2 Incident diplomatique

Sans passer par les canaux diplomatiques, sept policiers français se sont alors rendus dans la foulée à la résidence de l'ambassadeur du Maroc pour notifier à Abdellatif Hammouchi sa convocation. A la suite de cet incident, le Maroc a vivement réagi et rejeté "catégoriquement" les accusations, déplorant un "incident rare et inédit".
Ainsi, l'ambassadeur de France à Rabat, Charles Fries, a été convoqué vendredi soir pour se voir "signifier la protestation vigoureuse du royaume du Maroc".
Paris a pour sa part déploré samedi un "incident regrettable". "En réponse à la demande des autorités marocaines, nous avons immédiatement demandé que toute la lumière soit faite, le plus rapidement possible, sur cet incident regrettable, dans l'esprit de l'amitié confiante qui lie la France et le Maroc", a indiqué dans un communiqué le porte-parole du ministère, Romain Nadal.
L'ambassadeur du Maroc à Paris, Chakib Benmoussa, a été reçu lundi au ministère des Affaires étrangères pour évoquer cette question. "Nous espérons que le parquet ne sacrifiera pas la nécessité de lutter contre la torture sur l'autel des bonnes relations avec le Maroc", a déclaré pour sa part Me Joseph Breham, avocat des plaignants.

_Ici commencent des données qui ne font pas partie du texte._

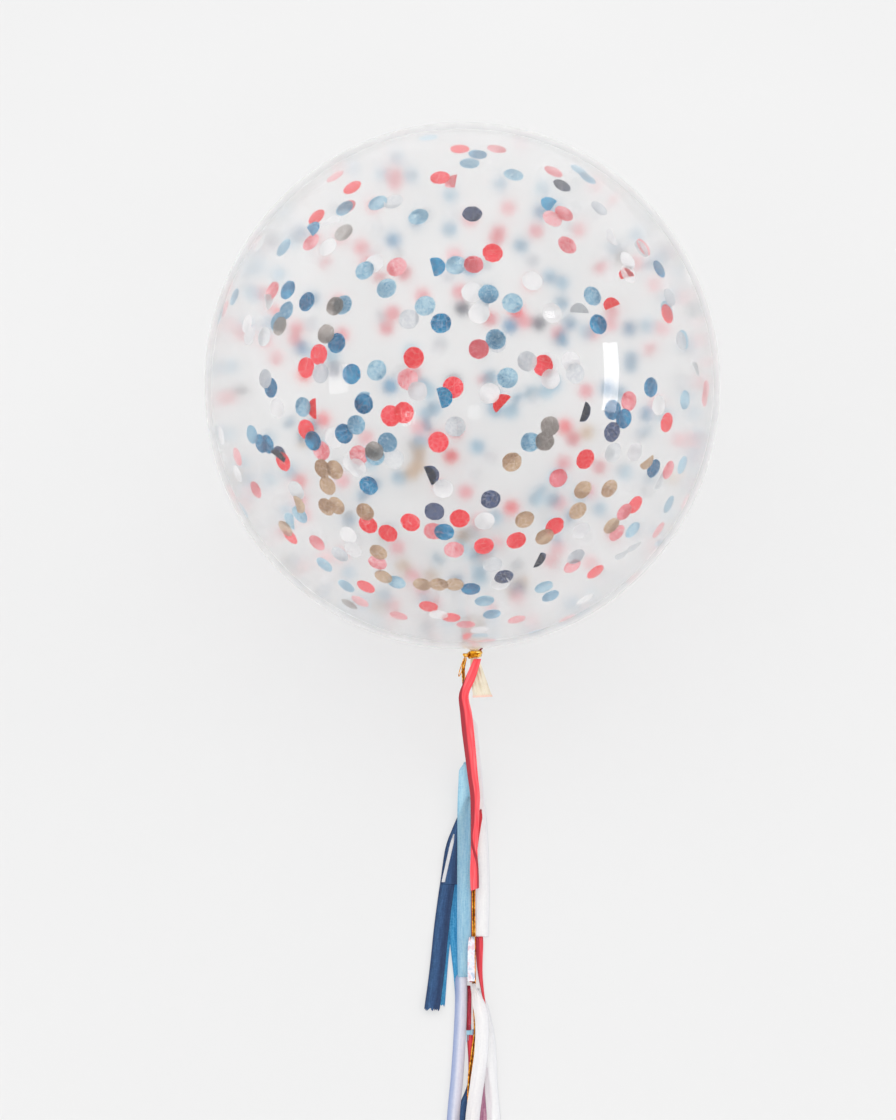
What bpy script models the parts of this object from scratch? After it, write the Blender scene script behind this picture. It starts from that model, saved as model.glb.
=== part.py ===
# Confetti balloon: a large round clear balloon that lies on the floor, with its
# tied neck low and its tail of ribbon and tissue strips laid out from the neck.
#
# Metres, +Z up. The origin is the middle of the small flat spot that the balloon
# rests on. The neck and the tail point to -Y, and +X is the side that the end of
# the neck leans to.

import math

import bmesh
import bpy
from mathutils import Matrix, Vector

# The envelope, one moulded latex piece
BALLOON_WIDTH = 0.914
BALLOON_LENGTH = 0.928
NECK_DIP = math.radians(35)
NECK_LEAN = math.radians(2.7)
REST_SPOT_RADIUS = 0.045
FUNNEL_WIDTH = 0.076
PINCH_WIDTH = 0.014
NECK_RISE = 0.0045
NECK_END_LENGTH = 0.070
NECK_END_WIDTH = 0.038
NECK_END_THICKNESS = 0.005
NECK_END_SWAY = 0.011
LIP_BEAD = 0.0016

# The gold tie round the neck, and its knot
TIE_TURNS = 3
TIE_STRAND = 0.0045
KNOT_WIDTH = 0.010
KNOT_ANGLE = math.radians(205)

# The gold foil cord, and how it comes down from the knot to the floor
CORD_DIAMETER = 0.0065
CORD_LENGTH = 1.04
HANG_TENSION = 0.25
END_KNOT_WIDTH = 0.012

# The strips lie flat in layers, below and above the cord
STRIP_THICKNESS = 0.0005
LAYERS_BELOW_CORD = 5
TIED_SHARE = 0.3
TIED_LENGTH = 0.016
POINT_SHARE = 0.22
POINT_LENGTH = 0.14
FRONT_LIFT = 0.013
FRONT_LIFT_START = 0.04
FRONT_LIFT_LENGTH = 0.06

# Spaces between pieces that touch, and the fineness of the meshes
TOUCH_GAP = 0.00035
TURNED_STEPS = 56
BODY_RINGS = 36
FUNNEL_RINGS = 6
NECK_END_RINGS = 7
HANGING_BENDS = 20
LYING_BEND_SPACING = 0.035
CORD_BEND_SPACING = 0.016

COLLECTION_NAME = "confetti_balloon"

# Each finish: its colour, roughness and metallic value
FINISHES = {
    "clear_latex": ((0.86, 0.86, 0.85), 0.12, 0.0),
    "gold_foil": ((0.83, 0.52, 0.13), 0.25, 0.9),
    "red": ((0.84, 0.05, 0.07), 0.45, 0.0),
    "crimson": ((0.42, 0.02, 0.05), 0.5, 0.0),
    "mauve": ((0.45, 0.20, 0.30), 0.5, 0.0),
    "sky": ((0.42, 0.66, 0.84), 0.55, 0.0),
    "teal": ((0.06, 0.32, 0.52), 0.55, 0.0),
    "navy": ((0.03, 0.08, 0.20), 0.4, 0.0),
    "white": ((0.90, 0.90, 0.92), 0.5, 0.0),
    "lavender": ((0.72, 0.76, 0.90), 0.45, 0.0),
    "silver": ((0.80, 0.83, 0.88), 0.2, 0.8),
}

# Each strip: its name and finish, the distance along the tail at which it is tied,
# its length and width, its layer, and its middle's distances from the balloon's
# middle plane, evenly spaced from the tied end to the free end. Layers count from
# 1 at the floor, or from 1 on top of the cord where over_cord is set. A strip may
# have a pointed free end, and its own width at the tie and length of the gather.
STRIPS = [
    dict(name="red_ribbon_top", finish="red", start=0.008, length=0.432, width=0.018,
         layer=1, over_cord=True, in_front=True, across=(
             0.027, 0.015, 0.003, 0.0075, 0.0125, 0.018, 0.0215, 0.0255, 0.024,
             0.022, 0.021, 0.021, 0.0215)),
    dict(name="sky_strip_top", finish="sky", start=0.20, length=0.392, width=0.0245,
         layer=5, across=(0.0075, 0.0038, 0.0034, 0.0028, 0.0025, 0.0033)),
    dict(name="white_strip_right", finish="white", start=0.118, length=0.402, width=0.023,
         layer=1, across=(0.0147, 0.0245, 0.034, 0.0364, 0.0333)),
    dict(name="navy_strip_short", finish="navy", start=0.262, length=0.162, width=0.030,
         layer=4, tied_length=0.13, across=(0.012, -0.008, -0.018, -0.0225)),
    dict(name="navy_strip_long", finish="navy", start=0.262, length=0.39, width=0.026,
         layer=3, tied_length=0.10,
         across=(0.012, -0.014, -0.026, -0.036, -0.0435, -0.0527)),
    dict(name="teal_strip_left", finish="teal", start=0.28, length=0.364, width=0.025,
         layer=1, tied_length=0.06, across=(0.008, -0.012, -0.026, -0.0365, -0.0435)),
    dict(name="teal_strip_right", finish="teal", start=0.28, length=0.354, width=0.024,
         layer=2, tied_length=0.06, pointed=True,
         across=(0.008, -0.008, -0.013, -0.0114, -0.0108)),
    dict(name="white_sliver", finish="white", start=0.33, length=0.09, width=0.006,
         layer=5, across=(-0.0149, -0.0245, -0.034)),
    dict(name="red_strip_thin", finish="red", start=0.284, length=0.316, width=0.010,
         layer=2, across=(0.034, 0.0215, 0.0179, 0.0166, 0.0159)),
    dict(name="silver_strip", finish="silver", start=0.524, length=0.078, width=0.012,
         layer=1, over_cord=True, tied_share=0.8, across=(0.0151, 0.0138, 0.0138)),
    dict(name="red_strip_right", finish="red", start=0.52, length=0.128, width=0.0145,
         layer=3, tied_share=0.9, pointed=True, across=(0.0282, 0.0292, 0.0376)),
    dict(name="crimson_strip", finish="crimson", start=0.606, length=0.076, width=0.0095,
         layer=3, tied_share=0.6, across=(0.0095, 0.009, 0.0081)),
    dict(name="red_strip_low", finish="red", start=0.69, length=0.10, width=0.0135,
         layer=3, tied_share=0.8, pointed=True, across=(0.0113, 0.011, 0.006)),
    dict(name="teal_strip_low", finish="teal", start=0.68, length=0.075, width=0.011,
         layer=1, tied_share=0.8, pointed=True, across=(0.018, 0.0185, 0.020)),
    dict(name="sky_strip_short", finish="sky", start=0.672, length=0.03, width=0.009,
         layer=2, tied_share=0.8, across=(0.0098, 0.0097, 0.0096)),
    dict(name="lavender_strip", finish="lavender", start=0.58, length=0.42, width=0.0205,
         layer=4, across=(
             -0.0031, -0.0036, -0.0065, -0.0108, -0.0165, -0.019, -0.018, -0.016)),
    dict(name="white_strip_front", finish="white", start=0.606, length=0.43, width=0.023,
         layer=1, over_cord=True, tied_length=0.04, across=(
             0.0171, 0.030, 0.030, 0.0227, 0.0147, 0.010, 0.008, 0.010, 0.013)),
    dict(name="white_strip_side", finish="white", start=0.61, length=0.40, width=0.022,
         layer=2, tied_length=0.03, across=(0.024, 0.0411, 0.0448, 0.0495, 0.052, 0.053)),
    dict(name="mauve_strip", finish="mauve", start=0.745, length=0.30, width=0.021,
         layer=1, tied_length=0.05, across=(0.0375, 0.0345, 0.035, 0.037, 0.039)),
    dict(name="navy_strip_low", finish="navy", start=0.77, length=0.31, width=0.022,
         layer=2, tied_length=0.05, across=(0.0095, -0.007, -0.010, -0.008, -0.006)),
    dict(name="sky_strip_end", finish="sky", start=0.86, length=0.26, width=0.022,
         layer=1, across=(0.009, -0.007, -0.020, -0.027)),
    dict(name="red_strip_end", finish="red", start=0.87, length=0.24, width=0.020,
         layer=3, across=(0.014, 0.026, 0.032, 0.036)),
    dict(name="white_strip_end", finish="white", start=0.89, length=0.25, width=0.023,
         layer=5, across=(0.010, 0.006, 0.004, 0.006)),
]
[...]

3 Le Maroc, "une maîtresse"

Pour ne rien arranger au climat déjà crispé entre les deux capitales, des propos rapportés par l'acteur espagnol Javier Bardem vont remettre de l'huile sur le feu. Citant le comédien qui vient de produire un documentaire sur le Sahara occidental, "Le Monde" a révèlé des propos particulièrement virulents qu'aurait tenu l'ambassadeur français à Washington :
Le Maroc est une "maîtresse avec laquelle on dort toutes les nuits, dont on n'est pas particulièrement amoureux mais qu'on doit défendre", aurait ainsi affirmé en 2011 ce haut diplomate, selon Javier Bardem, alors que Paris est un soutien traditionnel du royaume sur le dossier du Sahara.
Des déclarations prêtées à l'ambassadeur qui ont fait bondir Rabat. Ce sont des "mots blessants, inadmissibles" et des "expressions humiliantes", fustige le porte-parole du gouvernement marocain, qui espère que Paris "saura réparer le mal causé par ces propos".
Le Quai d'Orsay a beau avoir catégoriquement démenti de tels propos de son représentant à Washington, le mal est fait.

4 Hulot pas le bienvenu au Maroc 

Conséquence indirecte de ces bisbilles diplomatiques entre Paris et Rabat, Nicolas Hulot, représentant spécial de François Hollande, a été contraint d'annuler sa visite, prévue lundi et mardi au Maroc.
"Dans le contexte actuel, les deux parties ont jugé préférable de reporter cette visite", a précisé une source officielle à Rabat.
Citant des "sources diplomatiques", l'agence MAP a toutefois affirmé que cette décision avait été prise par la seule partie marocaine. "Ce report a été demandé par Rabat en attendant des éclaircissements" sur les plaintes déposées à Paris contre le haut responsable marocain.
L'Université internationale de Rabat (UIR), où Nicolas Hulot devait tenir une conférence lundi après-midi sur le thème "La protection de la planète : un enjeu universel", a pour sa part évoqué des questions d'"agenda" pour justifier son annulation.